Durchreisende Kaufleute mit südländischen Waren stellten die Mitglieder der Alpinivereinigung Innichen dar, gefolgt von der Musikkapelle Niederrasen und der Schützenkompanie Hofmark Innichen. Letztere führten als Landsknechte, in Begleitung von Schwegeln spielenden Schützen, das Emblem eines großen Tiroler Adlers mit sich.

 

 

Um die Zeit Maximilians I., des oft als „letzten Ritter“ und „ersten Europäer“ bezeichneten Herrschers – 2019 wird aus Anlass seines 500. Todestages als Jubiläumsjahr zelebriert – ging es bei der nächsten Fußgruppe, dargestellt von Mitgliedern des Amateurtennisclubs bzw. Wintersportvereins Innichen. Den Kaiser begleiteten Landsknechte, hatten sich doch das Wesen der zu Fuß kämpfenden, zumeist deutschen Söldner des späten 15. und 16. Jahrhunderts vor allem während der Regierungszeit Maximilians I. entwickelt.

 

 

Die in ihrer Tradition bis in das 18. Jahrhundert zurückreichende „Wurzelkapelle Wahlen“ aus Toblach, von Kindern mit der Tafelnummer 29 angekündigt, schritt dem letzten Festwagen des Stiftschores Innichen voraus.

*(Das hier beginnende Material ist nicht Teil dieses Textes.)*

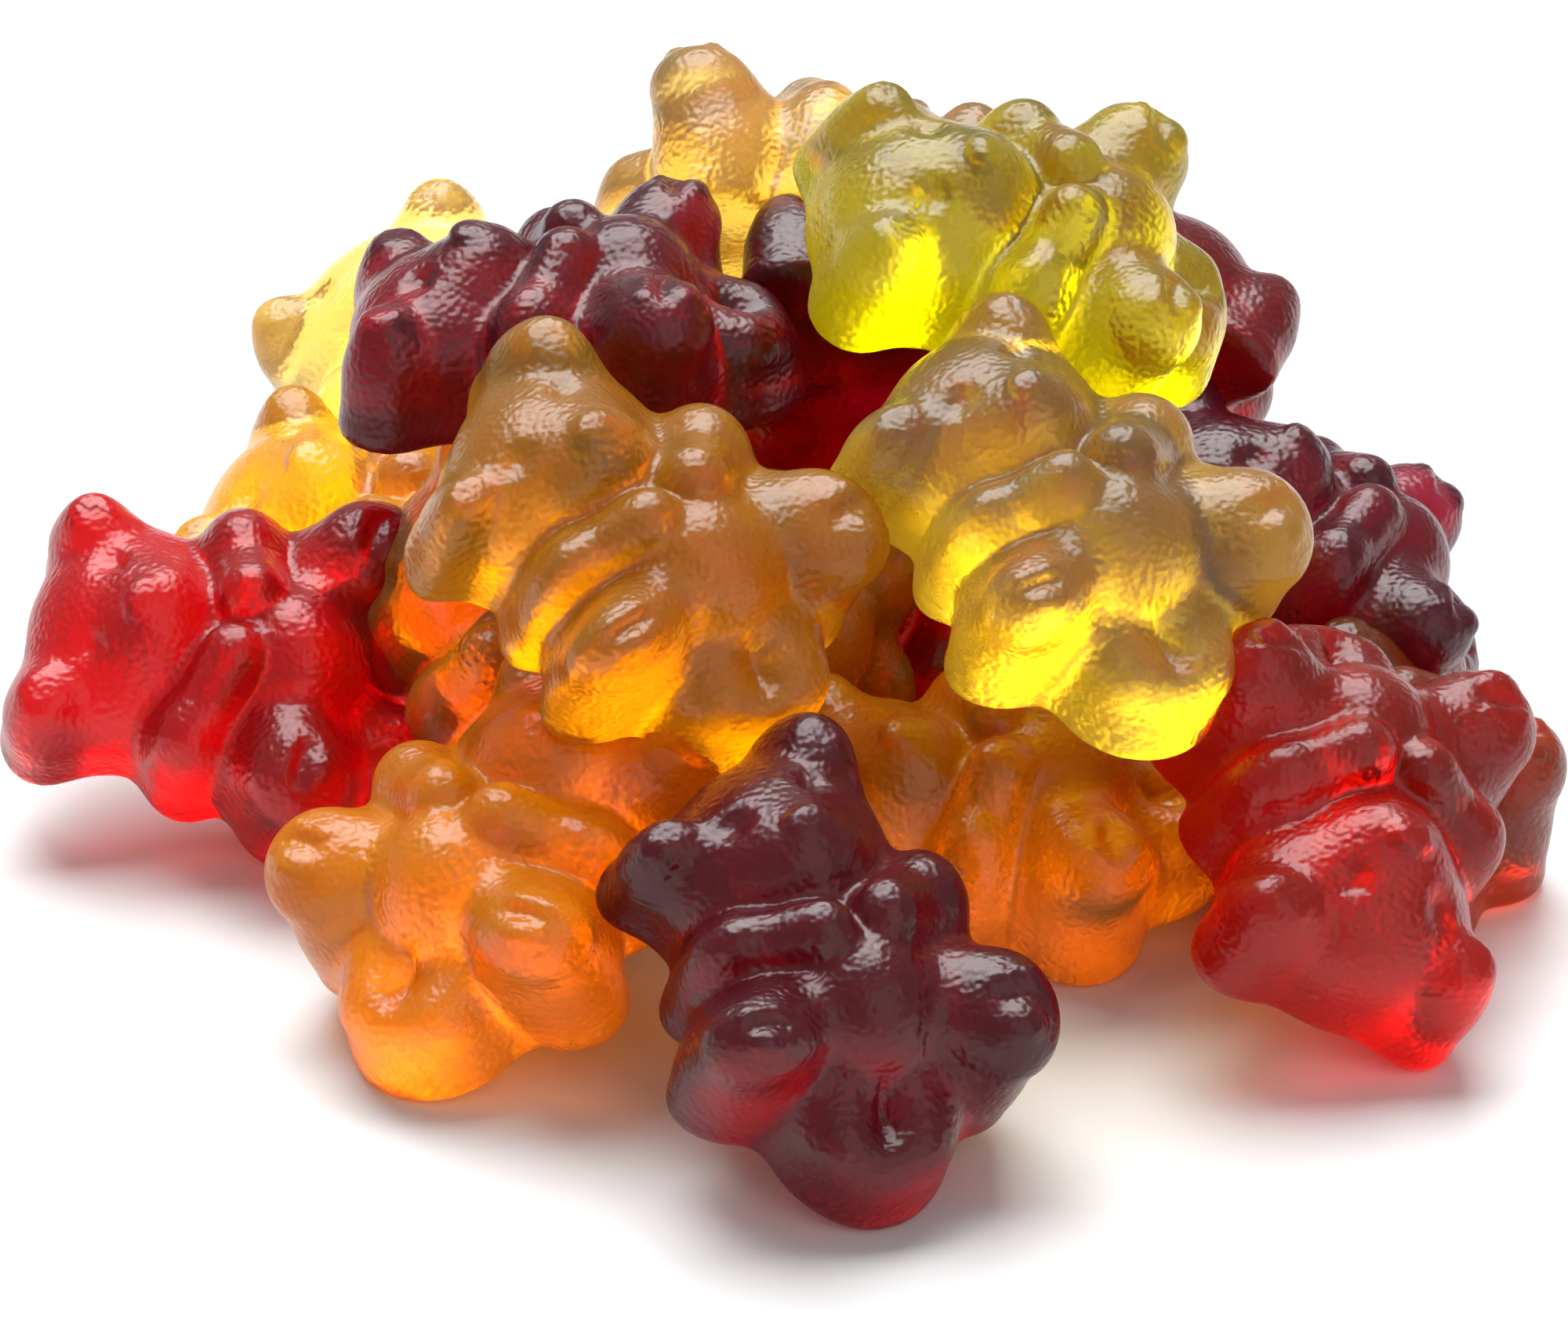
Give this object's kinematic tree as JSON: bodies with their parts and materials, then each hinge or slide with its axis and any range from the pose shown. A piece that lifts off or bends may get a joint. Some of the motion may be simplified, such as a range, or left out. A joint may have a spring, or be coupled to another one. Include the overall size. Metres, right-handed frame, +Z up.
{
  "type": "gummy bears",
  "caption": "Loose heap of moulded gummy bears in clear fruit-jelly colours, lying at all angles on each other, with one flat resting face.",
  "frame": {"origin": "middle of the heap's box, on the level face it rests on", "axes": "+Z up; the pictured side of the heap faces -Y; +X to the right"},
  "size_m": [0.075, 0.0756, 0.0342],
  "materials": {
    "jelly_wine": "translucent jelly with a soft, slightly pebbled sheen",
    "jelly_red": "translucent jelly with a soft, slightly pebbled sheen",
    "jelly_coral": "translucent jelly with a soft, slightly pebbled sheen",
    "jelly_orange": "translucent jelly with a soft, slightly pebbled sheen",
    "jelly_amber": "translucent jelly with a soft, slightly pebbled sheen",
    "jelly_lemon": "translucent jelly with a soft, slightly pebbled sheen",
    "jelly_lime": "translucent jelly with a soft, slightly pebbled sheen",
    "jelly_peach": "translucent jelly with a soft, slightly pebbled sheen"
  },
  "bodies": {
    "root": {"gummy_bear_heap": "jelly_orange"}
  },
  "joints": []
}
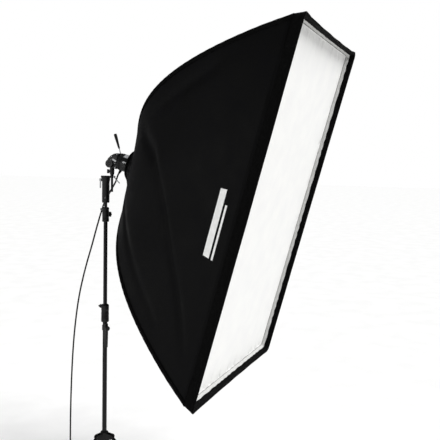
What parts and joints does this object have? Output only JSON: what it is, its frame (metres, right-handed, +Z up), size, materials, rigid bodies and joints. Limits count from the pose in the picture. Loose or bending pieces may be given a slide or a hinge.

Die Sänger traten als Propst, Kanoniker und Chorknaben auf und verwiesen damit auf die erste Hälfte des 19. Jahrhunderts.

 

 

Den Abschluss des historischen Festumzuges bildeten schließlich eine Fußgruppe (58° Club Frecce Tricolori Innichen-Pustertal), die die Stände von Innichen um 1850, angeführt vom Bürgermeister mit seinen Räten, thematisierten und die Musikkapelle Pichl aus Gsies.

 

 

Viel beklatscht von den begeisterten Zuschauern – unter ihnen Einheimische und Urlaubsgäste ebenso wie viele Festbesucher aus dem benachbarten Osttirol – fand der historische Umzug auf dem Pflegplatz bzw. Alten Markt sein Ende. Ein bestens organisiertes und dem 1250-Jahr-Jubiläum würdiges Event!